This is the first post in a four-part series.  Prequels and sequels to follow.

Two days after he gave up veganism, the Mayor wheeled me down the white hallways decorated with butterflies and tributes.  My legs and hands shook, but luckily my stomach was still numb.  We washed our hands with scalding hot water.  I had never cared so much about clean hands.

The Mayor already knew the ropes.  He picked up the phone by the sink and called the nurse.  Its the Bunny’s parents.  Can we come back?  We showed our bracelets to the woman behind the window.  The bracelets displaying our son’s name.

The NICU at our labor and delivery hospital was small with mostly healthy little feeders and growers.  This NICU was huge.  I saw babies smaller than my hand, weeping parents,  lights and bells, mothers caressing their babies through the tiny holes of sterile incubators.

We got to the Bunny’s bed, and I cried.  He had his very own nurse who was caring for him, and only him.  As I cried, she rubbed my back, and said, I can’t even imagine.  This woman I had known for seconds, said the perfect thing, the only thing that could be said.  I asked her how the Bunny was doing.  

Well, he’s a very sick boy.  

I didn’t know what that meant.

I sat next to my baby, and I cried.  The drugs made him sleep as the machines around him made his chest rise and fall.  We watched every number on the screen above him, trying to find some meaning in them, nervously awaiting intervention when bells rang and whistles blew.  

We could not hold our Bunny. We could not even touch him. So, we sang to him and read to him.  Again, I cried as I read The Little Engine That Could.  I tried not to cry for my little boy, but I could not stop.  So, I read Hop on Pop. As I read Seuss’ rhymes, I tried to control my voice, for fear that if my voice sounded too fast and rhythmical, bells would chime as his heart rate soared.  He seemed so fragile.

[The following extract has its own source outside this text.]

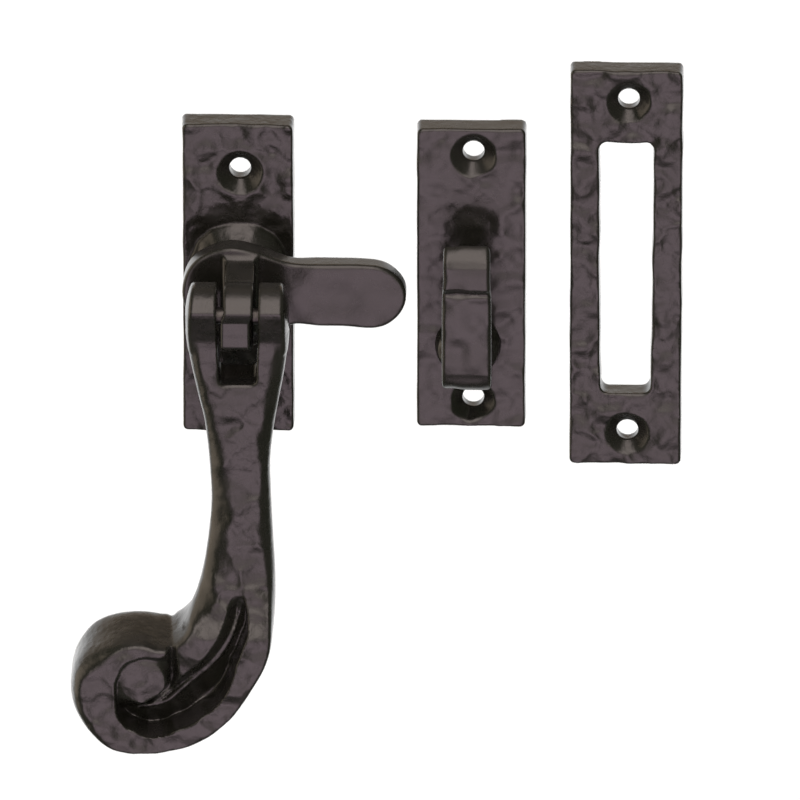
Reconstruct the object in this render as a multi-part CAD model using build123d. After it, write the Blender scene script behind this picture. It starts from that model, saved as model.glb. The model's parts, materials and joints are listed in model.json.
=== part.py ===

Every three hours I left his side to pump milk, hoping for the day that he would be able to drink it.  Every afternoon and every evening, the NICU closed for a few hours. We wandered the white halls, sat in the gardens, and ate donuts in the cafeteria, waiting for the doctors and nurses to save our baby.  At night, I slept next to my pump, while a stranger cared for my very sick boy.